Esse pensamento, onde é a força que resolve os problemas, que a luta pelo bem estar individual está calcada na manutenção de uma estrutura “conhecida” e que tem caminhos (impossíveis ou improvavelmente alcançáveis) de ascensão e que a manifestação coletiva ou é apenas ou uma muleta para incapazes e relapsos (quando na busca de mudanças) ou uma expressão de força e unidade (quando guiada por um “líder” e pautada pela ideia de identidade e ordem) ainda vigora na atualidade. Com a ode a violência e as soluções de exceção e força, a ruptura do estado democrático de direito e o silenciamento das opiniões contrarias acaba parecendo a solução ideal, pois quem perpetraria tal “remédio” seria de alguma forma o portador de toda verdade e de uma clarividência do “certo e justo”.

Manifestação pedindo golpe. São Paulo, 2015.

Não falar da violência que foi o regime militar é, em última instância, ter que lidar com os resultados disso no cotidiano. Na verdade o regime militar que se iniciou a 60 anos são rememorados os todos os dias, com a manutenção do ideário que fez com que o regime de exceção prevalecesse durante mais de 20 anos de fato e posteriormente desde a década de 80 como um elemento subjacente no cotidiano das pessoas, por meio da justificação de grupos de extermínio, a militarização do pensamento e do cotidiano, a privatização da coisa pública, a ode à tecnocracia e toda a leva de violências ordinárias que o estado perpetrada contra os indivíduos.
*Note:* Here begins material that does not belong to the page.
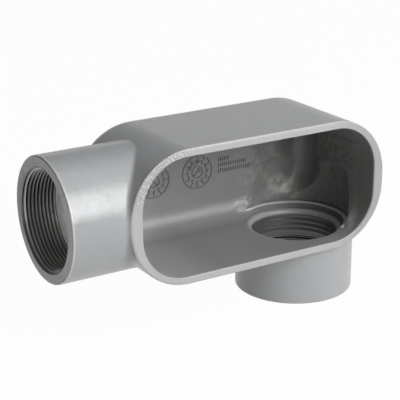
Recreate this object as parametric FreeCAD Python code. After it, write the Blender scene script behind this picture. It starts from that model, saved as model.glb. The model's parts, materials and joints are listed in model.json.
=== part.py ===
import FreeCAD, Part
import math
import os

# Conduit body, LR pattern, for 2 inch taper-threaded conduit. One casting, one solid.
# Millimetres. +Z is up and -Y is the side the wiring opening faces.
# The origin is the centre of the side hub's mouth. The side hub points down (-Z),
# the end hub points along -X, and the body's rear is on +Y.

V = FreeCAD.Vector

# Thread and the wall round it: both hubs are alike, and most other sizes follow from these
THREAD_DIAMETER = 60.2   # root of the thread, left plain here
HUB_WALL = 6.05          # from the thread's root to the outside
HUB_PROJECTION = 33.8    # how far a hub stands out from the body

# Body. It stands a little outside the hubs on every side.
BODY_LENGTH = 171.3      # along X
SIDE_MARGIN = 3.25       # long walls outside the hubs
FRONT_MARGIN = 2.45      # rim face in front of the hubs
REAR_MARGIN = 0.95       # flat rear behind the hubs
END_MARGIN = 0.85        # right-hand end outside the side hub
END_FLAT = 6.4           # straight middle of each rounded end
REAR_ROUND = 12.6        # outside radius round the rear edge

# Walls and the opening
END_WALL = 6.8           # thick ends, which a cover's clamps bear on
LONG_WALL = 4.5          # top and bottom walls
REAR_WALL = 4.8
OPENING_END_FLAT = 14.2  # straight middle of each end of the opening
FLOOR_ROUND = 12.3       # inside radius round the rear of the chamber

# Passage through each hub, from its mouth inward
MOUTH_LEAD = 0.3         # 45 degree lead-in before the thread
THREAD_DEPTH = 20.5
SHOULDER_STEP = 2.5      # from the thread's root in to the shoulder that closes it
SHOULDER_RUN = 5.5       # length of the shoulder's curve
THROAT_STEP = 1.3        # from the shoulder in to the smooth throat
THROAT_LIP = 2.6         # rounded lip where the throat meets the chamber

# Seat round each throat, inside the chamber
SEAT_RING = 3.9          # width of the low ring round the throat
SEAT_HEIGHT = 3.8        # from the chamber wall to the ledge over the ring
SEAT_LIP = 1.5           # rounded edge of that ledge
POCKET_WALL = 2.75       # hub metal left outside the round pocket over the ledge
POCKET_REACH = 28.2      # from the chamber wall to where the pocket starts to round over
POCKET_ROUND = 8.0       # rounded corner at the pocket's far end

# Edge finish
JOIN_ROUND = 3.0         # hollow where a hub grows out of the body
RIM_OUTER_ROUND = 1.2
RIM_INNER_ROUND = 0.5
MOUTH_ROUND = 1.2

# Sizes and positions that follow from those above
HUB_R = THREAD_DIAMETER / 2 + HUB_WALL
BODY_HEIGHT = 2 * (HUB_R + SIDE_MARGIN)
BODY_CORNER = (BODY_HEIGHT - END_FLAT) / 2
OPENING_HEIGHT = BODY_HEIGHT - 2 * LONG_WALL
OPENING_CORNER = (OPENING_HEIGHT - OPENING_END_FLAT) / 2
RIM_Y = -HUB_R - FRONT_MARGIN
REAR_Y = HUB_R + REAR_MARGIN
CENTRE_Z = BODY_HEIGHT / 2 + HUB_PROJECTION
RIGHT_X = HUB_R + END_MARGIN
LEFT_X = RIGHT_X - BODY_LENGTH
END_MOUTH_X = LEFT_X - HUB_PROJECTION
SPARE = 12.0             # stock left in front of the rim until the face is cut


def rounded_prism(x0, x1, z0, z1, radius, y0, y1):
    """Solid with a rounded-rectangle outline in XZ, carried along Y from y0 to y1."""
    k = radius * (1 - math.sqrt(0.5))
    corners = [
        (x1, z0 + radius, x1 - k, z0 + k, x1 - radius, z0),
        (x0 + radius, z0, x0 + k, z0 + k, x0, z0 + radius),
        (x0, z1 - radius, x0 + k, z1 - k, x0 + radius, z1),
        (x1 - radius, z1, x1 - k, z1 - k, x1, z1 - radius),
    ]
    edges = []
    for i, (ax, az, mx, mz, bx, bz) in enumerate(corners):
        edges.append(Part.Arc(V(ax, y0, az), V(mx, y0, mz), V(bx, y0, bz)).toShape())
        nx, nz = corners[(i + 1) % 4][:2]
        edges.append(Part.makeLine(V(bx, y0, bz), V(nx, y0, nz)))
    face = Part.Face(Part.Wire(edges))
    return face.extrude(V(0, y1 - y0, 0))


def edges_on_plane_y(shape, y):
    """Edges that lie wholly in the plane at this y."""
    found = []
    for edge in shape.Edges:
        box = edge.BoundBox
        if abs(box.YMin - y) < 1e-4 and abs(box.YMax - y) < 1e-4:
            found.append(edge)
    return found


def outer_body():
    """The body's outside as a rounded block, its rear edge rounded, with spare stock in front."""
    block = rounded_prism(LEFT_X, RIGHT_X, CENTRE_Z - BODY_HEIGHT / 2, CENTRE_Z + BODY_HEIGHT / 2,
                          BODY_CORNER, RIM_Y - SPARE, REAR_Y)
    return block.makeFillet(REAR_ROUND, edges_on_plane_y(block, REAR_Y))


def hub_cylinders():
    """The two hubs as plain cylinders that run into the middle of the body."""
    end = Part.makeCylinder(HUB_R, BODY_LENGTH / 2 + HUB_PROJECTION, V(END_MOUTH_X, 0, CENTRE_Z), V(1, 0, 0))
    side = Part.makeCylinder(HUB_R, CENTRE_Z, V(0, 0, 0), V(0, 0, 1))
    return end, side


def join_edges(shape, block, end, side):
    """Edges where a hub's wall meets the body's outside."""
    found = []
    for edge in shape.Edges:
        if edge.Length < 1e-3:
            continue
        mid = edge.valueAt((edge.FirstParameter + edge.LastParameter) / 2)
        probe = Part.Vertex(mid)
        on_block = block.Shells[0].distToShape(probe)[0] < 1e-3
        for hub in (end, side):
            on_wall = hub.Faces[0].distToShape(probe)[0] < 1e-3
            if on_block and on_wall:
                found.append(edge)
    return found


def outside():
    """Body and hubs as one solid, the joins hollowed, cut flat at the rim face."""
    block = outer_body()
    end, side = hub_cylinders()
    solid = block.fuse([end, side])
    solid = solid.makeFillet(JOIN_ROUND, join_edges(solid, block, end, side))
    front = Part.makeBox(600, SPARE * 2, 400, V(-400, RIM_Y - SPARE * 2, -100))
    return solid.cut(front)


def chamber():
    """The wiring chamber: the opening's outline carried to the rear wall, rounded at the rear."""
    space = rounded_prism(LEFT_X + END_WALL, RIGHT_X - END_WALL,
                          CENTRE_Z - BODY_HEIGHT / 2 + LONG_WALL, CENTRE_Z + BODY_HEIGHT / 2 - LONG_WALL,
                          OPENING_CORNER, RIM_Y - 1, REAR_Y - REAR_WALL)
    return space.makeFillet(FLOOR_ROUND, edges_on_plane_y(space, REAR_Y - REAR_WALL))


def arc_through(a, centre, b, radius):
    """Short arc from a to b about the given centre, points as (distance along the axis, radius)."""
    mx = (a[0] + b[0]) / 2 - centre[0]
    my = (a[1] + b[1]) / 2 - centre[1]
    scale = radius / math.hypot(mx, my)
    mid = V(centre[0] + mx * scale, centre[1] + my * scale, 0)
    return Part.Arc(V(a[0], a[1], 0), mid, V(b[0], b[1], 0)).toShape()


def passage(wall):
    """Everything cut out along one hub, about the X axis, from the mouth at x=0 inward.
    wall is the distance from the mouth to the chamber's flat wall."""
    thread_r = THREAD_DIAMETER / 2
    mouth_r = thread_r + MOUTH_LEAD
    shoulder_r = thread_r - SHOULDER_STEP
    throat_r = shoulder_r - THROAT_STEP
    seat_r = throat_r + SEAT_RING
    pocket_r = HUB_R - POCKET_WALL
    ledge = wall + SEAT_HEIGHT
    reach = wall + POCKET_REACH
    throat_start = THREAD_DEPTH + SHOULDER_RUN
    bell = (SHOULDER_RUN ** 2 + THROAT_STEP ** 2) / (2 * THROAT_STEP)   # radius of the shoulder's curve
    line_sets = [
        [(-1, 0), (-1, mouth_r), (0, mouth_r), (MOUTH_LEAD, thread_r), (THREAD_DEPTH, thread_r),
         (THREAD_DEPTH, shoulder_r)],
        [(throat_start, throat_r), (wall - THROAT_LIP, throat_r)],
        [(wall, throat_r + THROAT_LIP), (wall, seat_r), (ledge - SEAT_LIP, seat_r)],
        [(ledge, seat_r + SEAT_LIP), (ledge, pocket_r), (reach, pocket_r)],
        [(reach + POCKET_ROUND, pocket_r - POCKET_ROUND), (reach + POCKET_ROUND, 0), (-1, 0)],
    ]
    arcs = [
        ((throat_start, throat_r + bell), bell),
        ((wall - THROAT_LIP, throat_r + THROAT_LIP), THROAT_LIP),
        ((ledge - SEAT_LIP, seat_r + SEAT_LIP), SEAT_LIP),
        ((reach, pocket_r - POCKET_ROUND), POCKET_ROUND),
    ]
    edges = []
    for i, points in enumerate(line_sets):
        for a, b in zip(points, points[1:]):
            edges.append(Part.makeLine(V(a[0], a[1], 0), V(b[0], b[1], 0)))
        if i < len(arcs):
            centre, radius = arcs[i]
            edges.append(arc_through(points[-1], centre, line_sets[i + 1][0], radius))
    face = Part.Face(Part.Wire(edges))
    return face.revolve(V(0, 0, 0), V(1, 0, 0), 360)


def passages():
    """The two hub passages in place."""
    end = passage(HUB_PROJECTION + END_WALL)
    end.translate(V(END_MOUTH_X, 0, CENTRE_Z))
    side = passage(HUB_PROJECTION + LONG_WALL)
    side.rotate(V(0, 0, 0), V(0, 1, 0), -90)
    return end, side


def rim_edges(shape, inner):
    """Edges of the rim face: those of the opening, or the outer ones."""
    half = BODY_HEIGHT / 2 - LONG_WALL / 2
    left = LEFT_X + END_WALL / 2
    right = RIGHT_X - END_WALL / 2
    found = []
    for edge in edges_on_plane_y(shape, RIM_Y):
        box = edge.BoundBox
        cx = (box.XMin + box.XMax) / 2
        within = box.XMin > left - 1e-3 and box.XMax < right + 1e-3
        within = within and box.ZMin > CENTRE_Z - half and box.ZMax < CENTRE_Z + half
        if within == inner:
            found.append(edge)
    return found


def mouth_edges(shape):
    """The outer edge of each hub's mouth."""
    found = []
    for edge in shape.Edges:
        curve = edge.Curve
        if curve.TypeId != "Part::GeomCircle" or abs(curve.Radius - HUB_R) > 1e-4:
            continue
        box = edge.BoundBox
        at_end = abs(box.XMin - END_MOUTH_X) < 1e-3 and abs(box.XMax - END_MOUTH_X) < 1e-3
        at_side = abs(box.ZMin) < 1e-3 and abs(box.ZMax) < 1e-3
        if at_end or at_side:
            found.append(edge)
    return found


def casting():
    """The whole conduit body."""
    solid = outside()
    solid = solid.makeFillet(MOUTH_ROUND, mouth_edges(solid))
    solid = solid.makeFillet(RIM_OUTER_ROUND, rim_edges(solid, False))
    end, side = passages()
    solid = solid.cut([chamber(), end, side])
    solid = solid.makeFillet(RIM_INNER_ROUND, rim_edges(solid, True))
    return solid


os.makedirs("parts", exist_ok=True)
body = casting()
if body.ShapeType == "Compound" and len(body.Solids) == 1:
    body = body.Solids[0]
body.exportStep("parts/body.step")
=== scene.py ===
import json
import math

import bmesh
import bpy
import numpy as np
from mathutils import Matrix, Vector


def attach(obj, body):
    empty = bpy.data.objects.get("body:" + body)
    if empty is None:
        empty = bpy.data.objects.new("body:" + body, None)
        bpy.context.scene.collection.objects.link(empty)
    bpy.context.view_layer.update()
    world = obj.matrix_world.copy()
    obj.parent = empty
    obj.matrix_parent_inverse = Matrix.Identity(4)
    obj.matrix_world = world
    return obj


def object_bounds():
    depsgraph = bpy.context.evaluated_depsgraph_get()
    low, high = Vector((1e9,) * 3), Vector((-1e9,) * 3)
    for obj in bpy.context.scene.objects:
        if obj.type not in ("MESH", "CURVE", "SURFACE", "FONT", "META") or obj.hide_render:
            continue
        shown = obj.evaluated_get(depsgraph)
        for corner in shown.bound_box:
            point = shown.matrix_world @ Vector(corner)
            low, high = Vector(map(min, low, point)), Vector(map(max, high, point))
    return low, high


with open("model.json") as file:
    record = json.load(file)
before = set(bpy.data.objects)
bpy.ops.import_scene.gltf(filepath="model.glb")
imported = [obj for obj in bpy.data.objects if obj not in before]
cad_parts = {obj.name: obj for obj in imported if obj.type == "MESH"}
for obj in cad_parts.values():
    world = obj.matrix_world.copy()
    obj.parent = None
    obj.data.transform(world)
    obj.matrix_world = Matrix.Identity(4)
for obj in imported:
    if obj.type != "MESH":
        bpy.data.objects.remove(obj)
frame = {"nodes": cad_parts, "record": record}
CAD_BOX = [list(corner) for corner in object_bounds()]
MOUNTS = {mount["name"]: mount for mount in frame["record"]["mounts"]}
MM = 0.001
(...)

Livro sobre o movimento militar lançado nos meses seguintes

Falar de regimes de exceção – seja com tanques na rua, como tradicionalmente aparece no regime militar das mais diversas representações, seja com movimentos jurídicos e legalizados nos escritórios e parlatórios legislativos e executivos – é necessário, mas não podemos esquecer que eles começam a medida que se ganham para a causa corações e mentes.